I believe there are five questions that our students are asking that we need to really engage with to serve their curiosities. Three are coming from a very conscious level: What is that? How does it work? When does it apply? We will look at those three first.
What is That?
This is the most basic. If a student looks at content and asks what it is, curiosity is beginning. Often, the student is not asking this about the thing we have defined as the most important part of the lesson. In a lesson I did on Lincoln Douglas debate, I was trying to get them to understand it was a philosophical debate more than a policy or action debate. In the midst, I mentioned some values used and said that Lincoln Douglas is about asking questions like "is there an unselfish good deed?" A student latched onto that phrase and I had a choice: engage that curiosity and veer off course of MY plan, or put that question off until later- if we had time. I chose to engage, and what happened was a robust discussion- and debate- over the question of unselfish good deeds. Did my students eventually get the content they needed to? Yes, but they got it with a sudden understanding of how relevant it was to them because I answered their "what is that?"
How Does It Work?
Once students know what it is, they want to know how it works. That discussion about good deeds turned into a question of how a good deed could be unselfish- and what values a person could hold that would make them even care if a good deed was done for selfish or unselfish motives. They talked of truth, morality, justice, equality- all Lincoln Douglas values I intended to teach anyway- as how motivation to do good worked. In the process, I took chances to interject how that argument or this argument would work in an actual debate.
When Does It Apply?
As I was serving the curiosity of my students by letting them have this informal debate, they began to see the need for organized strategy in debate. I explained that while people will never sit down to a formal Lincoln Douglas debate outside of a competition, the value of organized and researched debate was a critical skill for any communication. Sometimes, in order to identify how content is relevant, we need to find the thing they are curious about in our lesson- even if it seems inconsequential at first- and work to build a bridge from that curiosity to the standard we need to meet.
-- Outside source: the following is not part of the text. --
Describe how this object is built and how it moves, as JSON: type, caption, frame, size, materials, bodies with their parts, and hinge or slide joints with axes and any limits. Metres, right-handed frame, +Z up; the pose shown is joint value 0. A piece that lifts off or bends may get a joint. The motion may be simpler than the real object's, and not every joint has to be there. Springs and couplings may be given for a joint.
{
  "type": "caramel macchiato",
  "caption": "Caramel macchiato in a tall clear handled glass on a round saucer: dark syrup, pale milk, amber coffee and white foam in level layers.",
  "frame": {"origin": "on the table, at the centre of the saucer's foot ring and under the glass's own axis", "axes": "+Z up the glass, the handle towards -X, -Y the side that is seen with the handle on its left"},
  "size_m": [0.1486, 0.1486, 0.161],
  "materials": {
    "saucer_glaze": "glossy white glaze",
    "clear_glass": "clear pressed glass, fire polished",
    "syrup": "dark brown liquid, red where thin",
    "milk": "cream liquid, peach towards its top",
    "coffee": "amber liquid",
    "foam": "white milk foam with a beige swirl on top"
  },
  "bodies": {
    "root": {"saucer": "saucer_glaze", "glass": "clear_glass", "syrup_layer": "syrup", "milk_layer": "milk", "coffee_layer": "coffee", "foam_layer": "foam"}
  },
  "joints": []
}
The unconscious questions are driving these spoken questions. Students will verbally ask the What, How and When, but behind them are these two questions that are key to a student's personal growth. They are definitely in the back of the mind of the students I serve in high school, and you can see them in they way they connect or disconnect with the content. Those questions are: Why do I believe what I believe? and Who am I?
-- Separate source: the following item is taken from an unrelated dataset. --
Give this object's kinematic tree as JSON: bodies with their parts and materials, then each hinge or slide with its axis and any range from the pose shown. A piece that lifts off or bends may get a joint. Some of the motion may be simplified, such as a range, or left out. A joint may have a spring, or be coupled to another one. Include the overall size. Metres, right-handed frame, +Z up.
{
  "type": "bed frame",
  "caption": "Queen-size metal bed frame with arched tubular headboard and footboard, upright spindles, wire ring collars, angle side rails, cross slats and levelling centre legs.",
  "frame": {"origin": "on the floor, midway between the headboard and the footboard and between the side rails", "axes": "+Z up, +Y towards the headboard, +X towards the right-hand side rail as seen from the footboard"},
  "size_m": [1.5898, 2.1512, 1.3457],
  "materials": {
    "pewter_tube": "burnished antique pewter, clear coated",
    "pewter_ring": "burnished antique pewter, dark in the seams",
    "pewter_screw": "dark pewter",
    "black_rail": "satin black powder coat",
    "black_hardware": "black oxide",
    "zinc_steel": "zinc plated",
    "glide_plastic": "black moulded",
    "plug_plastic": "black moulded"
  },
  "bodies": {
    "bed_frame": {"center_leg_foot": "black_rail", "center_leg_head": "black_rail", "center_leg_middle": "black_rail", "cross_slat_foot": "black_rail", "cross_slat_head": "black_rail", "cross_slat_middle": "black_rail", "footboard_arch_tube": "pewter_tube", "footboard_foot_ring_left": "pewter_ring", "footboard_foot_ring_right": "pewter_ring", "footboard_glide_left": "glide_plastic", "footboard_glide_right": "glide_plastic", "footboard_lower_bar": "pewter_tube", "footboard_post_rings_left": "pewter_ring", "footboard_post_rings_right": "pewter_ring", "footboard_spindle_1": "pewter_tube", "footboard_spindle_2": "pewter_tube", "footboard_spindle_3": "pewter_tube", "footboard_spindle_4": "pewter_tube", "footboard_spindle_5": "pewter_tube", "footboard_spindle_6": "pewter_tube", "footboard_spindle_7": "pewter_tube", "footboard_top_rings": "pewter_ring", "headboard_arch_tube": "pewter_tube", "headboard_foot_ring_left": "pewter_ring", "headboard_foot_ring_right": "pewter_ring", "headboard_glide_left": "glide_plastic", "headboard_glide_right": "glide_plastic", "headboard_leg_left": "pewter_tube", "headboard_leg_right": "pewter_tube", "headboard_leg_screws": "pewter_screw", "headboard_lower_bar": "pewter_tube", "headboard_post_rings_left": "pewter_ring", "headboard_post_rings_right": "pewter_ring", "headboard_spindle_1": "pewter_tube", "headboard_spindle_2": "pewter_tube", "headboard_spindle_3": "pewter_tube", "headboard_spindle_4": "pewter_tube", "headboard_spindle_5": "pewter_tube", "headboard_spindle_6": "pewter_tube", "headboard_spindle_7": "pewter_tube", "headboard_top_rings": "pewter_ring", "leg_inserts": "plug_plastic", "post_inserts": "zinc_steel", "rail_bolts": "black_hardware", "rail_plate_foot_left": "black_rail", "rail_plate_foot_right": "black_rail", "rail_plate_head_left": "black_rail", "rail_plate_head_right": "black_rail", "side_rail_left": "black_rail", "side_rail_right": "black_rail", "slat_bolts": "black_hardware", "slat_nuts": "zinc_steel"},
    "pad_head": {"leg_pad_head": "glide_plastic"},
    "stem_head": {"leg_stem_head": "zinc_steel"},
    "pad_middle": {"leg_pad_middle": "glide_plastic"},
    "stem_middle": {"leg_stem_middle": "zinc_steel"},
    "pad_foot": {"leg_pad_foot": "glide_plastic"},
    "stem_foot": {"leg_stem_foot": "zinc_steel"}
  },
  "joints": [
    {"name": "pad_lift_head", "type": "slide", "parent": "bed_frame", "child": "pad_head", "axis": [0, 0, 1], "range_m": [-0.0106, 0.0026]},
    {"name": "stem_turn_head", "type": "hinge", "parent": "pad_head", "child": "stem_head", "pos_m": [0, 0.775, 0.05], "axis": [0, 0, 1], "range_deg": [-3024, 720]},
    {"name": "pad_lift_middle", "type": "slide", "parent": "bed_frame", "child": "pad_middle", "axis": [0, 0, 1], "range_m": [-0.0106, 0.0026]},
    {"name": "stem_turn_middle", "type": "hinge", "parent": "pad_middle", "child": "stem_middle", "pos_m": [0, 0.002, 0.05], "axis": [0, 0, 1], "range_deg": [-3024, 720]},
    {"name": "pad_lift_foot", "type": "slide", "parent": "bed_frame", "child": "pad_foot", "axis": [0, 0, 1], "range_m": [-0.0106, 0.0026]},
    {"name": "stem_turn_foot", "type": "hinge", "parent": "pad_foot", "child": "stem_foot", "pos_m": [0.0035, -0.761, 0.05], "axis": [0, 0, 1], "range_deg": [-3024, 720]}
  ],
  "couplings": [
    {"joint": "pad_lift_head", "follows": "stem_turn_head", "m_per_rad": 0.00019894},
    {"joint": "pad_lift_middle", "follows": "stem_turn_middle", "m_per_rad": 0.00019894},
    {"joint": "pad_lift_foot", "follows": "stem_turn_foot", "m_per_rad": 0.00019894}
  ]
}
Why Do I Believe What I Believe?
I teach teens who are in the midst of making up their minds about why they should go to college, why they should vote and why they should vote that way, why they should or should not believe in religion, and perhaps most importantly- why do they believe they will be successful- or a failure- in life?
Students are asking the surface questions of What, How and When because they want to know how to determine what they believe about the world around them. And their role in it. This question begins to get to what deGrasse Tyson was saying about Cosmic Curiosities. Students want to know where they fit in the grand scheme of things, but they express these questions by questioning why the content we find so important should be important to them. In short, we need to help students find out how to think for themselves instead of just giving them the right answer. This is not answered by standardized tests or more rigor- it is answered by letting the students seek their curiosities and guiding them through their discoveries about them.
Who Am I?
Every student is asking this of us, their friends, parents, and the community around them. They cannot answer that until they know why they believe what they believe- until they know how to think for themselves. Who Am I? is evident in the What is that? because they want to know what they think about that thing. In the How does it work? portion, the student wants to know if it is worth their time to figure out how it works. In the When does it apply?, students are asking if they are the kind of person who will use this after the test. Will it impact them?
Neil deGrasse Tyson answers his Who am I? by saying he is a "Servant of Curiosities." He seeks to answer the questions that others have about the universe that helps them understand what it is, how it works, when it applies to them, why they believe what they believe about it, and who they are in relation to this thing.
He is an educator.
We do this every day. We definitely do not deal in as atmospherically lofty curiosities, but we do deal with equally important curiosities that shape our individual students. We are either feeding their curiosity, or starving it out in the name of "getting through the content." The truth is, sometimes we need to stop and feed the curiosity of students to get them to the point of understanding the content.
I believe every student wants to learn, they just do not all know how to get from their curiosities to the facts and activities in our lesson plans. Let us be servants of curiosities that dive into the interests of our students as we meet them where they are.